Even in freezing weather billionaire’s wives on this continent rarely show themselves in public any longer in fur coats. The animal rights movement has successfully intimidated even them. It would be nice to know whether oligarch’s wives in Russia have yielded to the same pressure and whether the incidence of men, rich or poor, wearing fur caps is now as low in Minsk as it is in Toronto. Canada would still be firmly in the hands of our native people if similar pressures had prevented British and French fur traders from colonizing the continent.
And Russian fur traders. Many of us have forgotten, or never knew, that they were here, too. In the early 19th century, fur trappers with the Russian-American Company of the tsarist empire, based on the same principles as the Hudson’s Bay Company and the Dutch East India Company, conducted explorations down the west coast, presumably including the coast of British Columbia, from trading settlements in Alaska and the Aleutians, hunting for sea otter pelts as far south as San Diego. In August 1812, the company set up a fortified trading post at Fort Ross, near present-day Bodega Bay in Northern California, sixty miles north of San Francisco. It is now a museum. This colony was active until the Russians departed in 1841.
No, they did not leave because they were prescient about environmental pressures causing the decline of the demand for sea otters a hundred and fifty years later. They left for other reasons – maybe they were pushed.
But had they stayed, Sarah Palin could have said, in her former home in Alaska, “I can see Russia looking east – or south.”
Eric Koch’s book, The Weimar Triangle, is available at Indigo-Chapters and in your local bookstore. 
Hence, the Russian River
http://en.wikipedia.org/wiki/Russian_River_(California)

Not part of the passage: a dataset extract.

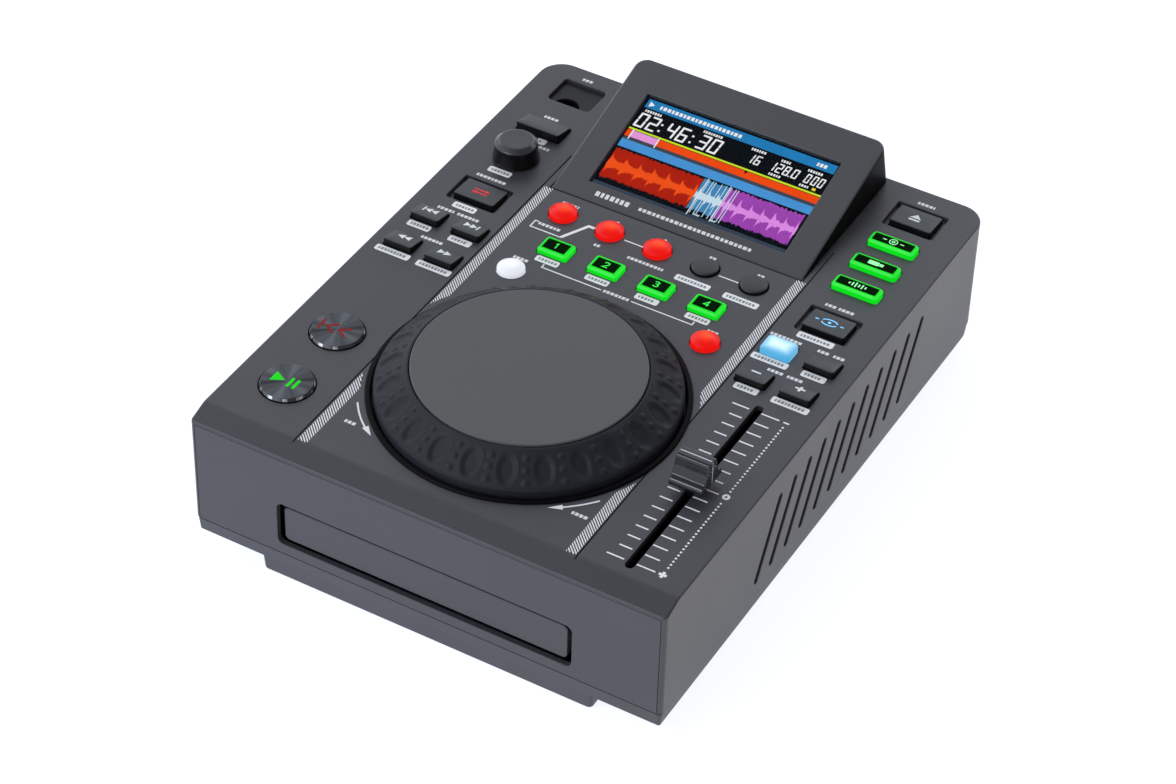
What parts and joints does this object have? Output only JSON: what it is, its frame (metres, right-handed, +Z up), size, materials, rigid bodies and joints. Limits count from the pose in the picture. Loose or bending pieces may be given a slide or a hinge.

which empties into the Pacific Ocean at Jenner, just North of Bodega Bay. Wikipedia mentions the Russian trappers who explored the river in the early 19th century, and established Fort Ross 10 miles northwest of its mouth. “They called it the Slavianka River, which means ‘Slav woman’.” Nowadays the area is a popular tourist area for outdoor sports and wineries:
http://www.russianrivertravel.com/
Nobody intimidates the oligarchs. When I was in Europe about a year ago, it was the oligarchs wifes or girlfriends who walked around in huge fur coats. Nothing is as warm as fur and artificial fur is made from oil products. I still prefer fur.
This is a subject rife for hypocrisy.
Unless we’re vegetarians and also eschew leather shoes, hats and gloves, opposing the wearing of fur seems irrational.
If fur-bearing animals are not killed in painful traps, skinned alive, or slaughtered in numbers that threaten their survival, fur seems like a benign environmentally-friendly way to keep warm.
However, that may be an example of “speciesism”, the belief that some animals (homo sapiens for example) are superior to or worth more than others and have the inherent right to do to other animals what they wouldn’t do to their own kind.